One audit reported 2.4 TB of orphaned volumes (across three regions). $2.3k just went "into the cloud" and nobody actually noticed. But who's going to stop a rich man?

Find them:

aws ec2 describe-volumes \
  --filters Name=status,Values=available \
  --query 'Volumes[].{ID:VolumeId,Size:Size,Type:VolumeType,Created:CreateTime}' \
  --output table

If that table has more than zero rows, you're paying for storage nobody uses.

Prevent with Terraform:

resource "aws_instance" "app" {
  ami           = var.ami_id
  instance_type = var.instance_type

  root_block_device {
    volume_type           = "gp3"
    delete_on_termination = true  # This is the line that matters
    encrypted             = true
  }
}

One line in your module. That's it. If your Terraform modules don't set this, every terminated instance leaves behind a volume that nobody will ever clean up.

2. CloudWatch logs that never expire

We like having application logs, don't we? Let's log everything: Lambda, all ECS tasks, every API Gateway - EVERYTHING! Retention? And what if, in 15 years, someone asks why that ECS task crashed? Don't set it.

Logs are supposedly just text data. And it's hard to disagree, they are. It's worse when we log absolutely everything to CloudWatch. Although, no, that's not bad. What's bad is when we don't set any retention for those logs. Honestly, do you often find yourself reading logs older than a few days? Okay, that could still happen. But logs from a month ago? Probably once every 5 years would be useful, but even without that, you can survive. But even if you don't review them, remember - you have to pay for all those logs. It seems like peanuts, because it's only $0.03/GB. But they add up faster than you think. I've seen situations where CloudWatch was 15% of the monthly bill.

The conclusion is simple: if you let AWS automatically create log groups (which, contrary to appearances, is the default behavior), retention is infinite. Are you using Terraform? Then use the retention policy and you won't have to worry about unusually high bills.

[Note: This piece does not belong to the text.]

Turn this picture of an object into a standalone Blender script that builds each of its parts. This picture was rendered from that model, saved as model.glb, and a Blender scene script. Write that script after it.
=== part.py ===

Find log groups with no retention:

aws logs describe-log-groups \
  --query 'logGroups[?!retentionInDays].{Name:logGroupName,StoredBytes:storedBytes}' \
  --output table

Fix immediately:

# Set 30-day retention on a specific log group
aws logs put-retention-policy \
  --log-group-name "/aws/lambda/my-function" \
  --retention-in-days 30

Prevent with Terraform:

# Create the log group BEFORE the Lambda, so you control retention
resource "aws_cloudwatch_log_group" "lambda" {
  name              = "/aws/lambda/${var.function_name}"
  retention_in_days = 30  # ALWAYS set this
}

3. NAT Gateways nobody needs

Oh, I love this topic. You probably already know that overlay routing helps reduce the already high costs of implementing VM-Series. Just creating a NAT Gateway costs ~33 USD, and not even a single bit has passed through it. And imagine that you have to adhere to HA, meaning you install one NAT Gateway in each AZ, and you have three of them. It costs 100 USD just to install a NAT Gateway. Not to mention that you'll pay 0.045 USD per GB.

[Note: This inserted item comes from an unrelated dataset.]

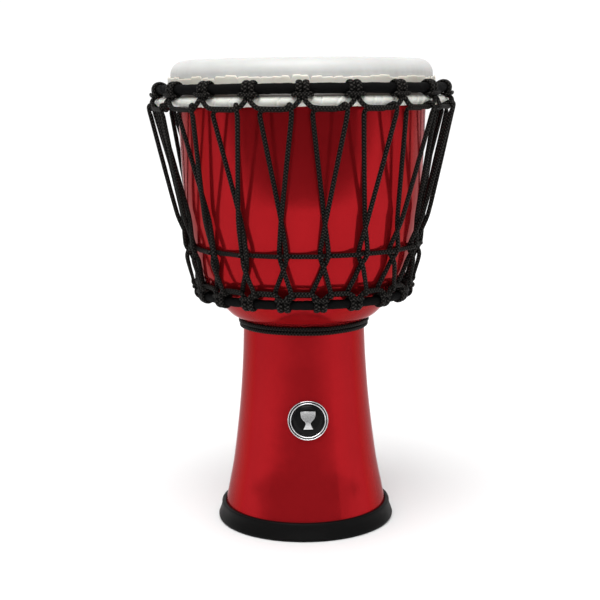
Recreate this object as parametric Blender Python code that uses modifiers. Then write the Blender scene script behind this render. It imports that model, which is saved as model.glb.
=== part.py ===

You know the problem? Most non-production environments seriously don't need three NAT Gateways. In fact, sometimes they don't need one at all.

Check utilization:

# Check bytes processed by each NAT Gateway over the last 7 days
aws cloudwatch get-metric-statistics \
  --namespace AWS/NATGateway \
  --metric-name BytesOutToDestination \
  --dimensions Name=NatGatewayId,Value=nat-0123456789abcdef0 \
  --start-time $(date -u -d '7 days ago' +%Y-%m-%dT%H:%M:%S) \
  --end-time $(date -u +%Y-%m-%dT%H:%M:%S) \
  --period 604800 \
  --statistics Sum

Prevent with Terraform:

variable "environment" {
  type = string
}

# 1 NAT Gateway in dev/staging, N in production
resource "aws_nat_gateway" "main" {
  count         = var.environment == "prod" ? length(var.azs) : 1
  allocation_id = aws_eip.nat[count.index].id
  subnet_id     = aws_subnet.public[count.index].id
}

It's also worth checking whether your private subnets are using the internet at all. Maybe some of them only communicate with other AWS services? Endpoints are a much cheaper solution than NAT Gateways.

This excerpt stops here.